» **SOURCE MATERIAL**:
▬▬▬▬▬▬▬▬▬▬

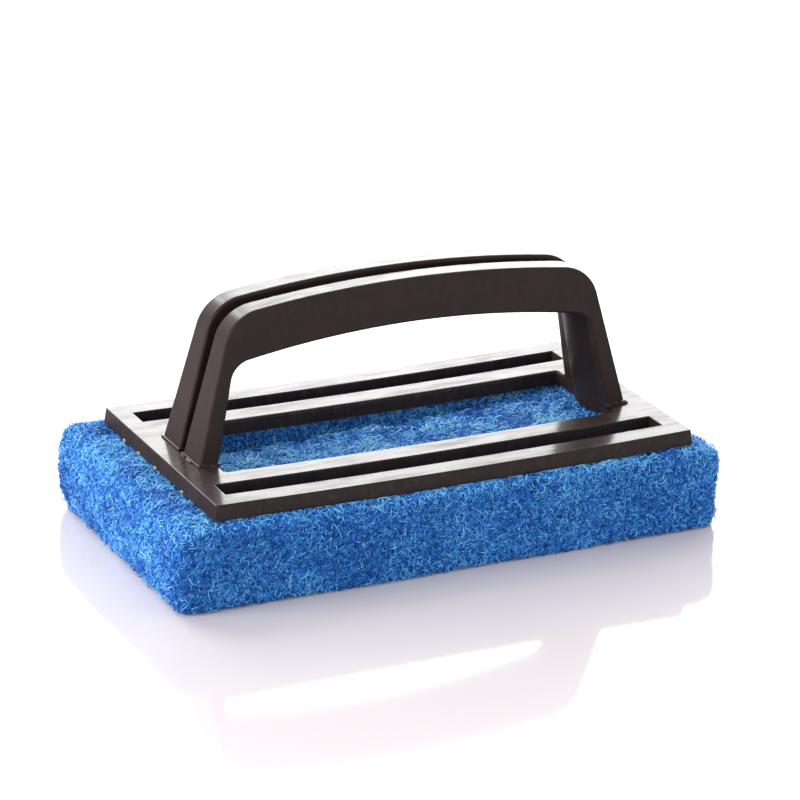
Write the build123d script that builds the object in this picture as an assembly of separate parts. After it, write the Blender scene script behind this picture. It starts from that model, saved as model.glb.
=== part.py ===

▬▬▬▬▬▬▬▬▬▬

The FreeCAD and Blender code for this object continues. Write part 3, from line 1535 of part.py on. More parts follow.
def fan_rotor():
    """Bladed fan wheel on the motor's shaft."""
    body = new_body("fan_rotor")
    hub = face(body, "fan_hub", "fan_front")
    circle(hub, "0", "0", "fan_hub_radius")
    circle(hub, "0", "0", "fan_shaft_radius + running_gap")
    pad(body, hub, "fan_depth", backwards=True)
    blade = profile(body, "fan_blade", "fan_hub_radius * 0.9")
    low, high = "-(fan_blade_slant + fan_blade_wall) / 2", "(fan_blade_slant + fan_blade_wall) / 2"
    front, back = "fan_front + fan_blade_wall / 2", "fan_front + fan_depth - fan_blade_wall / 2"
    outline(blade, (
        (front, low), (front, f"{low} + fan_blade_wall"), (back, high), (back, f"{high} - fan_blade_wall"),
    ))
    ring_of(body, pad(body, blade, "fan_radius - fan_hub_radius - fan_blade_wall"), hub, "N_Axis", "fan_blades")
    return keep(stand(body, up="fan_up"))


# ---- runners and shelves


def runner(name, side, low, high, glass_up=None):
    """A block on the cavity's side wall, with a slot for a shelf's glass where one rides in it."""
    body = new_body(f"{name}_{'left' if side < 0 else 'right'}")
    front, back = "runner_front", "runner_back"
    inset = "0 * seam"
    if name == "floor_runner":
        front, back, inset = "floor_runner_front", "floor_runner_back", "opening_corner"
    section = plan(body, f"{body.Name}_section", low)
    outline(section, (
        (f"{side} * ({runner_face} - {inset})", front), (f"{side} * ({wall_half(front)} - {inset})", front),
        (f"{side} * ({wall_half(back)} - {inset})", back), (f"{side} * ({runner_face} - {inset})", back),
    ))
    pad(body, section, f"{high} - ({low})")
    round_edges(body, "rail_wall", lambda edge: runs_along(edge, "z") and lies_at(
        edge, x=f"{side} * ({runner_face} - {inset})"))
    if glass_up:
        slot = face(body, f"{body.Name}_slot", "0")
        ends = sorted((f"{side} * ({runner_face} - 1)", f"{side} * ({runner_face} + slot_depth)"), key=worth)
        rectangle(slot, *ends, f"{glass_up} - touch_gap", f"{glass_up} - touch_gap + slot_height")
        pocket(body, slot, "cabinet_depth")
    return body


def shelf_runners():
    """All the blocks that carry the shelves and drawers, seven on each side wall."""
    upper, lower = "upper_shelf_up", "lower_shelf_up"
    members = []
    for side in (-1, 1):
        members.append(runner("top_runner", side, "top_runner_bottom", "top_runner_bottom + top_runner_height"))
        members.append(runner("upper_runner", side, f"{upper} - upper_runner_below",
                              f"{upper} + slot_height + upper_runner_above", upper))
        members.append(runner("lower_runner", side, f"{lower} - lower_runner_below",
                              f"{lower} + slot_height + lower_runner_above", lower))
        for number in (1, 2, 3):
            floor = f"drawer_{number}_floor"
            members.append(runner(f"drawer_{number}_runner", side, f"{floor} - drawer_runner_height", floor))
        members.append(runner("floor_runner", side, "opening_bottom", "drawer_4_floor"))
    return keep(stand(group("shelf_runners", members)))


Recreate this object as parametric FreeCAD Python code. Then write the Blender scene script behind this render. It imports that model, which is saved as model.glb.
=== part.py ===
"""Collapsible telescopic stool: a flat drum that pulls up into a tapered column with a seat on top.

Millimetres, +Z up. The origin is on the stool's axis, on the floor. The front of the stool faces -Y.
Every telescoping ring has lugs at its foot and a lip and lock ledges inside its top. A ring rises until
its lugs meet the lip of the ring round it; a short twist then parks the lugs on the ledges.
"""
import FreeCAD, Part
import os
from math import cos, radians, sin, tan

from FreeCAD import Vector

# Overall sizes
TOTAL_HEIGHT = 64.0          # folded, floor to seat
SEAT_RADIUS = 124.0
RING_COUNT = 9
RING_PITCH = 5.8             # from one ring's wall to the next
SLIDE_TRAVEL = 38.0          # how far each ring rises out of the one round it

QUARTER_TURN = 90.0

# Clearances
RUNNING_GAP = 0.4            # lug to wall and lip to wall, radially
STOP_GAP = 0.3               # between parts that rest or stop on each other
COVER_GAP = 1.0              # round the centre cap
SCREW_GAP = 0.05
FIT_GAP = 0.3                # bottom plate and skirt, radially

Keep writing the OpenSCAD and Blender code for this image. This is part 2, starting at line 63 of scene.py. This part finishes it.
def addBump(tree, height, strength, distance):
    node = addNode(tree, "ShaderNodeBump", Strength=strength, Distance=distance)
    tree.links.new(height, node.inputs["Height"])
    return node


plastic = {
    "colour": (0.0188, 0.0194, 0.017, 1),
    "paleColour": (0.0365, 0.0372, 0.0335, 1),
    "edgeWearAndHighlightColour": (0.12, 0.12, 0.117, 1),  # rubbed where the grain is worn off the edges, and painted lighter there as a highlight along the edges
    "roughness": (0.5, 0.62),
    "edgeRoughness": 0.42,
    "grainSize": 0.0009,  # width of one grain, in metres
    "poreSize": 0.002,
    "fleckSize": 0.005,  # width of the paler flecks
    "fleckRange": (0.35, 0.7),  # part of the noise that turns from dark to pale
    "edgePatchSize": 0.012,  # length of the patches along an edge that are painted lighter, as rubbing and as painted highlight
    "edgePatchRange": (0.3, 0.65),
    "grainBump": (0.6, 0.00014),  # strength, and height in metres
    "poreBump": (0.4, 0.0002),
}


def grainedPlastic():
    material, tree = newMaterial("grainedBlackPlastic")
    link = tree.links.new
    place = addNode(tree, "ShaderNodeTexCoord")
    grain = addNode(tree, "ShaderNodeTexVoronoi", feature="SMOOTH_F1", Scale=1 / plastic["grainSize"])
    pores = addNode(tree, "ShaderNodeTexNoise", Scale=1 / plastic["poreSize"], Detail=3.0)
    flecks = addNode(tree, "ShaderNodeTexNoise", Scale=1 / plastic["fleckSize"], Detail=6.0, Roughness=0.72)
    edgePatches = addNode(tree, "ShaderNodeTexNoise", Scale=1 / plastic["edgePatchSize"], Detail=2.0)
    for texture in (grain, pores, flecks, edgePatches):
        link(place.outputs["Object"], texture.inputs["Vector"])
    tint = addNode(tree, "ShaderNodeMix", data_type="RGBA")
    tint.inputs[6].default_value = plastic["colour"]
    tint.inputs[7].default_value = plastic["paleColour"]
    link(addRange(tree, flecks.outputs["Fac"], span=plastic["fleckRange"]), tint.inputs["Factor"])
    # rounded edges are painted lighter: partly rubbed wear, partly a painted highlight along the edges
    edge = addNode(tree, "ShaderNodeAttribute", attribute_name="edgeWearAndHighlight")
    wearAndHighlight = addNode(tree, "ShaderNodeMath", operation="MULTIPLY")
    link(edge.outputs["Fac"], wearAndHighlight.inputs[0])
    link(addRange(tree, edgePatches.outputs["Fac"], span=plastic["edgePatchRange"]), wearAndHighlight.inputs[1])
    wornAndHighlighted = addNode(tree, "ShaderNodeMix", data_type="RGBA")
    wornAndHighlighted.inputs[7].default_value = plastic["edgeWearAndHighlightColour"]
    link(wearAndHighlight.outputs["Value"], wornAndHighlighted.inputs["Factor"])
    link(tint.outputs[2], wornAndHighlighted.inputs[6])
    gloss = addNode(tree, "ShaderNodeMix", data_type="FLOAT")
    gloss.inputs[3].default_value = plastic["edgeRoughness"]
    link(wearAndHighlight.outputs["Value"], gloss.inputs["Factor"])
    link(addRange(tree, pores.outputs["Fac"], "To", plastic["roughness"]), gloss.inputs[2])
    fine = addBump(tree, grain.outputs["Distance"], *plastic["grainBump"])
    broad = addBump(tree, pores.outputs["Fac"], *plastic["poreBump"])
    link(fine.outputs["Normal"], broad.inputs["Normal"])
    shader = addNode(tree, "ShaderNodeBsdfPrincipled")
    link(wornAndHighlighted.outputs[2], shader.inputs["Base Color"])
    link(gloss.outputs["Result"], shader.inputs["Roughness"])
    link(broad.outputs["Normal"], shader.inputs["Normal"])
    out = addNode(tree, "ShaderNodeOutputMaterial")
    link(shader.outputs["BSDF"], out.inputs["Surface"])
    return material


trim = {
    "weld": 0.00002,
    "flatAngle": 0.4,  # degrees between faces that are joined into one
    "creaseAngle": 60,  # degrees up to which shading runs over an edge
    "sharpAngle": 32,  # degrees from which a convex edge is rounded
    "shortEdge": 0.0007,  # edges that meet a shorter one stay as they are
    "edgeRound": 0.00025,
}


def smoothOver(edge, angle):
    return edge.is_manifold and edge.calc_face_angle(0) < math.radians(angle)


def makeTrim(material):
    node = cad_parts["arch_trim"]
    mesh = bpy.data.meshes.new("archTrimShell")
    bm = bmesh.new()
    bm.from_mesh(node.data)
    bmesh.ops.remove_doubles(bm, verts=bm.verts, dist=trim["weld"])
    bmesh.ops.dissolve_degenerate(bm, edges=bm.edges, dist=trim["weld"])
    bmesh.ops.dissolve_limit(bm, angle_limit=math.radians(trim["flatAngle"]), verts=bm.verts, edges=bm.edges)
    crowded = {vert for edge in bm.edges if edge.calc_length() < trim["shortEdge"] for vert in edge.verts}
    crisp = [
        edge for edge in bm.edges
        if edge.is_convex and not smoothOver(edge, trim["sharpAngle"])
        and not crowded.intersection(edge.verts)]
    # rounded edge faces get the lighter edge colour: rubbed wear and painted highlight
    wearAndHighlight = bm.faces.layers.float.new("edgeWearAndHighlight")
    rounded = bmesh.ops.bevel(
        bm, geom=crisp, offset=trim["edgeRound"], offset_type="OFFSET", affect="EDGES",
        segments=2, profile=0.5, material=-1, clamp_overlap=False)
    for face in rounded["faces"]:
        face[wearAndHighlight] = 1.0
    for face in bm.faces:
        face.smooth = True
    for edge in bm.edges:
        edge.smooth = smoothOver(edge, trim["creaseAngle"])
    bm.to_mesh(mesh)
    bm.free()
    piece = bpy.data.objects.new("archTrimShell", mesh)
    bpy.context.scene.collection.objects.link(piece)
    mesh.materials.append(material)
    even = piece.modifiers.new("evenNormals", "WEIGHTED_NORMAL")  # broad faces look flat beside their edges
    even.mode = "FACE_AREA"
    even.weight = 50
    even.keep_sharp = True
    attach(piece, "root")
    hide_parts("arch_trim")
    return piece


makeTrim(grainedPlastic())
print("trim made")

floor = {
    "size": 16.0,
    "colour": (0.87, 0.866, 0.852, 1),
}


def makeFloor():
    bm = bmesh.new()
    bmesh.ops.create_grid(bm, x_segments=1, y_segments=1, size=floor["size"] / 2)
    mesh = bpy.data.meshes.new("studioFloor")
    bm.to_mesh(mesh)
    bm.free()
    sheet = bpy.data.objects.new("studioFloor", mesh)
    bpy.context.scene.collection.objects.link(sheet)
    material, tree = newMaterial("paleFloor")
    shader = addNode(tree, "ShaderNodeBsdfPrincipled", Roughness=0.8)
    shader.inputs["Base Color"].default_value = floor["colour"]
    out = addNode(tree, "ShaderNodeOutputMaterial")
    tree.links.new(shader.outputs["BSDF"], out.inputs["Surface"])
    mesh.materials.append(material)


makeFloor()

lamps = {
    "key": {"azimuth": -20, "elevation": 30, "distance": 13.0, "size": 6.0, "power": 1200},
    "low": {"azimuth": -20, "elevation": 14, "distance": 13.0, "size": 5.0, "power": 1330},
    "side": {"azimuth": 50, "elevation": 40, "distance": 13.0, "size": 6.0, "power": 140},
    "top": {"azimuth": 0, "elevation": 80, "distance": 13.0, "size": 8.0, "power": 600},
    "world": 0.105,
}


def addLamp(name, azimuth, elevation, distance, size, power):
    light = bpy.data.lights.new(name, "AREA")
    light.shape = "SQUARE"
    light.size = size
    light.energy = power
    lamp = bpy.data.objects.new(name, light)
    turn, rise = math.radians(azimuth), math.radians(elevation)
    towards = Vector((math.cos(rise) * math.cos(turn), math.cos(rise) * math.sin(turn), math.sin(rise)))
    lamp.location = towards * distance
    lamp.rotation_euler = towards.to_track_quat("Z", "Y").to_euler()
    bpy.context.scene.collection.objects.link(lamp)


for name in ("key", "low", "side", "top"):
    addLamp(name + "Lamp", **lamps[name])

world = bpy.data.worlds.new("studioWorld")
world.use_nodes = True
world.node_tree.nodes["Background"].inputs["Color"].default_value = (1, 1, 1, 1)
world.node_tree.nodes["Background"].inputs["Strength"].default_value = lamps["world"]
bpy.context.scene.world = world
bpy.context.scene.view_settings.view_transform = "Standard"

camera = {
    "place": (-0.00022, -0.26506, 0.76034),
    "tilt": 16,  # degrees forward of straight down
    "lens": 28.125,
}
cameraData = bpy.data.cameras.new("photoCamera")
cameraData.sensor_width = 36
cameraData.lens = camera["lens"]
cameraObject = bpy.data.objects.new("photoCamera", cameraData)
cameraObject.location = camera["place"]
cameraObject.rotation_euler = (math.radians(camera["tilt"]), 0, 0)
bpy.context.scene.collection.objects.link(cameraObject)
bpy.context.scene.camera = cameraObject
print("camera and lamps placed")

▬▬▬▬▬▬▬▬▬▬

» **DIRECTION**: Produce only the lines from the line containing "Recreate this object" through the line containing "seat on top.", inclusive of both, exactly as they stand in the entries above.

» **WRITTEN REPLY**:
Recreate this object as parametric FreeCAD Python code. Then write the Blender scene script behind this render. It imports that model, which is saved as model.glb.
=== part.py ===
"""Collapsible telescopic stool: a flat drum that pulls up into a tapered column with a seat on top.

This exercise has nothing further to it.